Bulgarian, Irish and Romanian on Monday (1 January) became the three new official languages of the EU - raising the number to 23, EUobserver reported.
"The diversity of languages is our common richness," said EU culture commissioner Jan Figel in one of his last statements in December before handing over part of his portfolio to the new EU multilingualism commissioner from Romania, Leonard Orban.
The union annually spends some €1.1 billion on translation and interpretation – around 1 percent of the EU budget a year – with only a slight increase in cost expected for the three new languages.
This pays for almost 3,000 staff to interpret around 11,000 meetings a year and to translate more than 1.3 million pages of text.
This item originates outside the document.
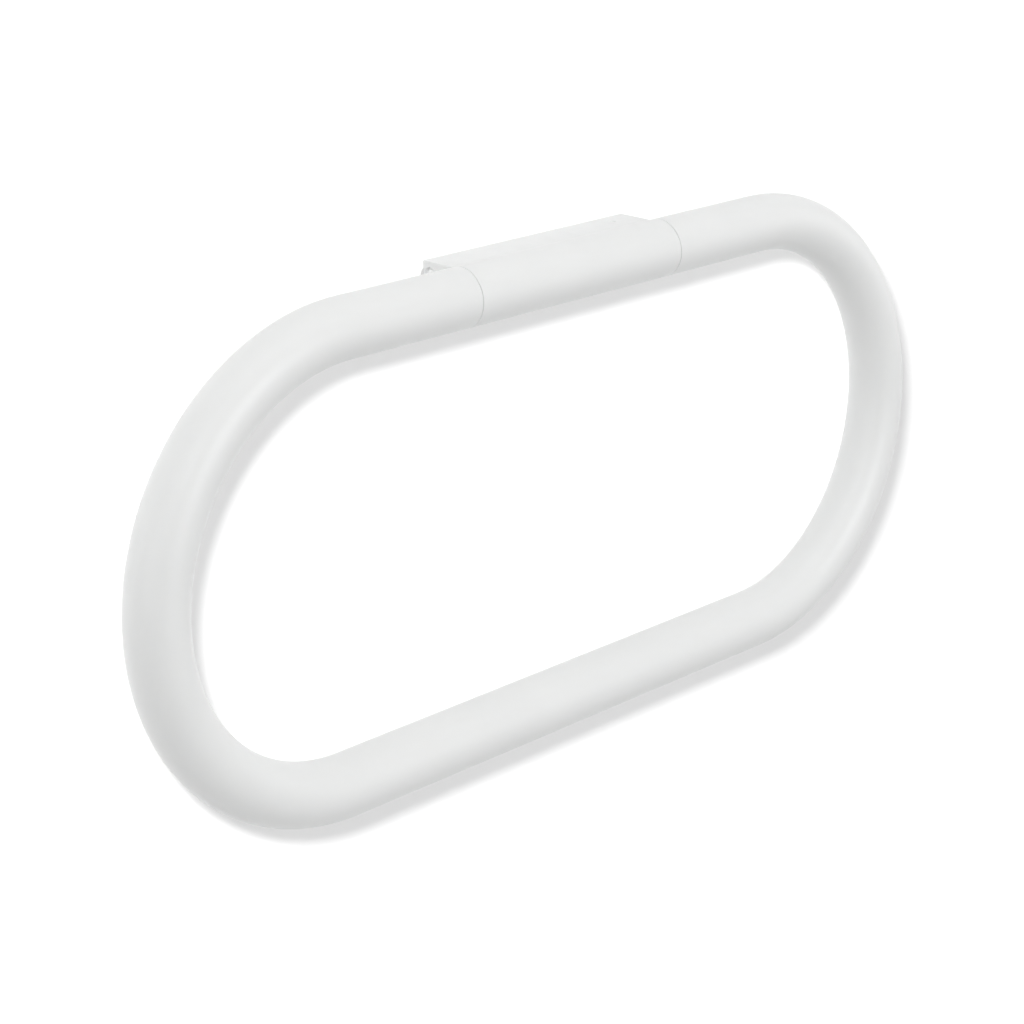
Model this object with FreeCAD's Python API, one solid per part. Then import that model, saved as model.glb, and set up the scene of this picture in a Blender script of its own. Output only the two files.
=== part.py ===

With Bulgarian, Cyrillic has become the third official alphabet of the EU – the two others are the Latin and the Greek alphabet.
The Cyrillic script was developed in the 10th century and named after its inventor, St Cyril. Bulgarian is spoken by almost ten million people around the world, with nearly eight million of them living in Bulgaria.
Romanian, on the other hand, is a Latin language and has only periodically been written in Cyrillic when forced by external powers over 100 years ago.
Out of the four Latin languages already officially represented the EU, it is closest to Italian – although speakers of Romanian seem to understand Italian more easily than the other way round.
Romanian is spoken by between 24-26 million people with 22 million of them living in Romania and most of the remaining people living in neighbouring Moldova.
While French, Italian, Portuguese and Spanish were influenced by the Germanic languages spoken in northern Europe, Romanian was influenced by the Greek, Hungarian, Slavonic and Turkish languages - distinguishing it from the other Romance languages.
The third language – Irish – will be the first Gaelic language officially within the EU but not everything will be translated into the language which is spoken on a daily basis by only around 5 percent of the 4-million-strong Irish population.
When Ireland joined the then European Economic Community in 1973 - which was a 9-member club at the time - Irish was given special status since it is one of the country's two official languages.